If I want to process large number of files with command "do_something" which only can use one core, what's the best way to use all available cores assuming each file can be processed independently?

At this moment I do something like this:

#!/bin/zsh
TASK_LIMIT=8
TASKS=0
for i in *(.)
{
  do_something "$i"&
  TASKS=$(($TASKS+1))
  if [[ $TASKS -ge $TASK_LIMIT ]]; then
    wait; TASKS=0; fi
}
wait

Obviously, this is not efficient because after reaching $TASK_LIMIT it waits when all "do_something" finish. For example in my real script I make use of about 500% of my 8-core CPU instead of >700%.

Running without $TASK_LIMIT is not an option because "do_something" may consume lots of memory.

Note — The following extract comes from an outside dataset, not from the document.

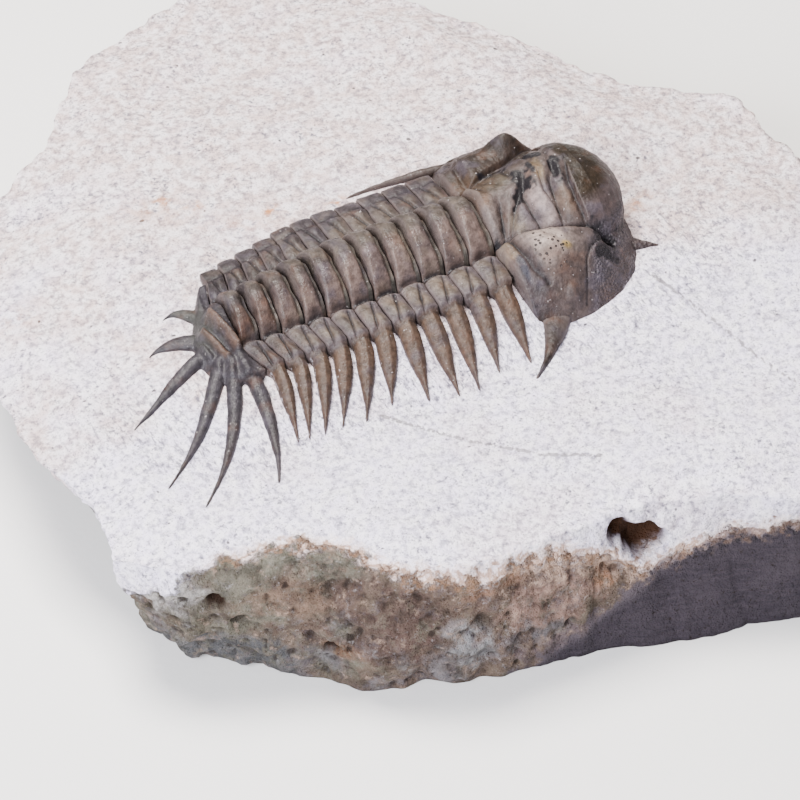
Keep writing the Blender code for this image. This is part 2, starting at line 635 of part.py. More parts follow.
def build_pygidium(edges, collection, material):
    """Make the tail shield with its four pairs of spines."""
    columns, rows = TAIL_CELLS
    turn = np.linspace(-1.0, 1.0, columns + 1)[:, None]
    share = np.linspace(0.0, 1.0, rows + 1)[None, :]
    front_y = np.where(turn < 0.0, TAIL_HALF_WIDTH[-1], TAIL_HALF_WIDTH[1]) * turn
    front_x = joint_line(SEGMENTS, front_y, edges) - 0.5 * CLEARANCE
    margin = np.array(TAIL_MARGIN)
    stations = np.linspace(-1.0, 1.0, len(TAIL_MARGIN))
    rear_x = np.interp(turn, stations, margin[:, 0])
    rear_y = np.interp(turn, stations, margin[:, 1])
    east = mix(front_x, rear_x, share)
    north = mix(front_y, rear_y, share)
    bottom = bed_height(east, north) + CLEARANCE
    top = np.maximum(tail_height(east, north), bottom + RIM_HEIGHT)
    piece = sheet_solid("pygidium", collection, east, north, top, bottom)
    for number, spine in enumerate(TAIL_SPINES):
        join_solid(piece, build_spine(f"tail_spine_{number}", spine, collection))
    piece.data.materials.clear()
    piece.data.materials.append(material)
    return piece


def centre_pieces(pieces):
    """Move every piece so that the origin is below the middle of the slab, at its base."""
    slab = pieces[0]
    places = np.array([tuple(vert.co) for vert in slab.data.vertices])
    low = places.min(axis=0)
    high = places.max(axis=0)
    shift = (-0.5 * (low[0] + high[0]), -0.5 * (low[1] + high[1]), -low[2])
    for piece in pieces:
        for vert in piece.data.vertices:
            vert.co = (vert.co[0] + shift[0], vert.co[1] + shift[1], vert.co[2] + shift[2])
        piece.data.shade_smooth()
        piece.data.set_sharp_from_angle(angle=math.radians(SHARP_ANGLE))


def main():
    """Build the slab and the animal's pieces."""
    for item in list(bpy.data.objects):
        bpy.data.objects.remove(item, do_unlink=True)
    collection = bpy.data.collections.new(COLLECTION_NAME)
    bpy.context.scene.collection.children.link(collection)
    edges = segment_edges()
    shell = shell_material()
    pieces = [build_matrix(collection)]
    pieces.append(build_cephalon(edges, collection, shell))
    for number in range(SEGMENTS):
        pieces.append(build_segment(number, edges, collection, shell))
    pieces.append(build_pygidium(edges, collection, shell))
    centre_pieces(pieces)


main()
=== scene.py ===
"""Looks of a fossil trilobite lying in its broken slab of pale limestone.

Every piece is modelled in millimetres in the animal's own frame, where X runs toward the head,
+Y toward the side that faces away from the camera, and Z is 0 on the rock around the animal. A
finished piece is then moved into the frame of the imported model, in metres.
"""

import logging
import math
from collections.abc import Callable
from dataclasses import dataclass
from enum import Enum

import bpy
import numpy as np
from mathutils import Matrix, Vector


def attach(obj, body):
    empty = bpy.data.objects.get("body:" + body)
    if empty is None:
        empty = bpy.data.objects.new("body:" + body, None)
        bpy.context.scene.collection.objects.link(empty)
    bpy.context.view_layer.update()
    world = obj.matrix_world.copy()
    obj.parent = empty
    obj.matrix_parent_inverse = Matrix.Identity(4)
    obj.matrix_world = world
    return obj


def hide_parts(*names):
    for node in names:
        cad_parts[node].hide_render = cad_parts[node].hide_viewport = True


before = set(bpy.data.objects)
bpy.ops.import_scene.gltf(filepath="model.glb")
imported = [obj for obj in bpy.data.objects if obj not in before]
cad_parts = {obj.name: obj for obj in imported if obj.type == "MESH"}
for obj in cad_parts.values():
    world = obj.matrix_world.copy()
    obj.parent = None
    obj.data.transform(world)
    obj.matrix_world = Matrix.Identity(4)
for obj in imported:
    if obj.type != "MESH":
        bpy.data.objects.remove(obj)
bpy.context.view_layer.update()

Array = np.ndarray
Point = tuple[float, float]
Triple = tuple[float, float, float]
Colour = Triple
Route = tuple[Point, ...]
Socket = bpy.types.NodeSocket
# A mound is its middle, its radii, the turn of its long axis in degrees, and its height
Mound = tuple[Point, Point, float, float]
# A cut or a bar is its route, its depth or height, and its width
Cut = tuple[Route, float, float]
# A layer of grain is its height, its size, its seed and its rounds
Layer = tuple[float, float, int, int]

MM = 0.001
ORIGIN = (-10.273, -2.906, 17.0)
ROOT_BODY = "root"
DOWN_ONE = {"value": (0.0, 0.0, -1.0)}
SAME_PLACE = 1e-5
FAR_AWAY = 1e9
CELL_KEYS = (374761393, 668265263, 1440662683)
SEED_KEY = 974634777
SCRAMBLE_KEY = 1274126177
ROUND_SHIFT = 17.3
LOG = logging.getLogger("trilobite")


class Slot(Enum):
    """The record's material slots."""

    ROCK = "limestone"
    SHELL = "fossil_shell"


def smooth_step(value: Array | float) -> Array:
    """Rise smoothly from 0 to 1 as the value goes from 0 to 1."""
    held = np.clip(value, 0.0, 1.0)
    return held * held * (3.0 - 2.0 * held)


def mix(first: Array | float, second: Array | float, share: Array | float) -> Array:
    """Blend two values by a share between 0 and 1."""
    return first + (second - first) * share


def mound(x: Array, y: Array, place: Point, radii: Point, turn: float = 0.0) -> Array:
    """Make a soft round mound of height 1.

    Args:
        x: X of each point.
        y: Y of each point.
        place: Middle of the mound.
        radii: Its radii along and across.
        turn: Turn of its long axis, in degrees.

    Returns:
        Height of the mound at each point, from 0 to 1.
    """
    bearing = math.radians(turn)
    east = x - place[0]
    north = y - place[1]
    along = (east * math.cos(bearing) + north * math.sin(bearing)) / radii[0]
    across = (north * math.cos(bearing) - east * math.sin(bearing)) / radii[1]
    return np.exp(-along ** 2 - across ** 2)


def mounds(x: Array, y: Array, table: tuple[Mound, ...]) -> Array:
    """Add up the mounds of a table at each point."""
    return sum(height * mound(x, y, place, radii, turn) for place, radii, turn, height in table)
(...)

Ideally, the script should try to keep number of parallel tasks at $TASK_LIMIT: for example if task 1 of 8 finished and there is at least one more file to process, the script should run next "do_something" instead of waiting for remaining 7 tasks to finish. Is there a way to achieve this in zsh or bash?

Lissanro Rayen

Posted 2012-10-26T15:19:22.130

Reputation: 278

hint: use trap to catch SIGCHLD in monitor mode. – Keith – 2012-10-26T16:22:43.527

Answers

6

I strongly suggest having a look at GNU parallel. It does exactly what you want and doesn't depend on any particular shell.

Lars Kotthoff

Posted 2012-10-26T15:19:22.130

Reputation: 1 447

0

Remember how many processes you started. When a process ends, decrease the count. When the count is lower than the maximum, start a new process.

The only problem is how to signal the end of a process. You can e.g. create an emty file of a given name in /tmp (composed of $$ and $BASHPID).

choroba

Posted 2012-10-26T15:19:22.130

Reputation: 14 741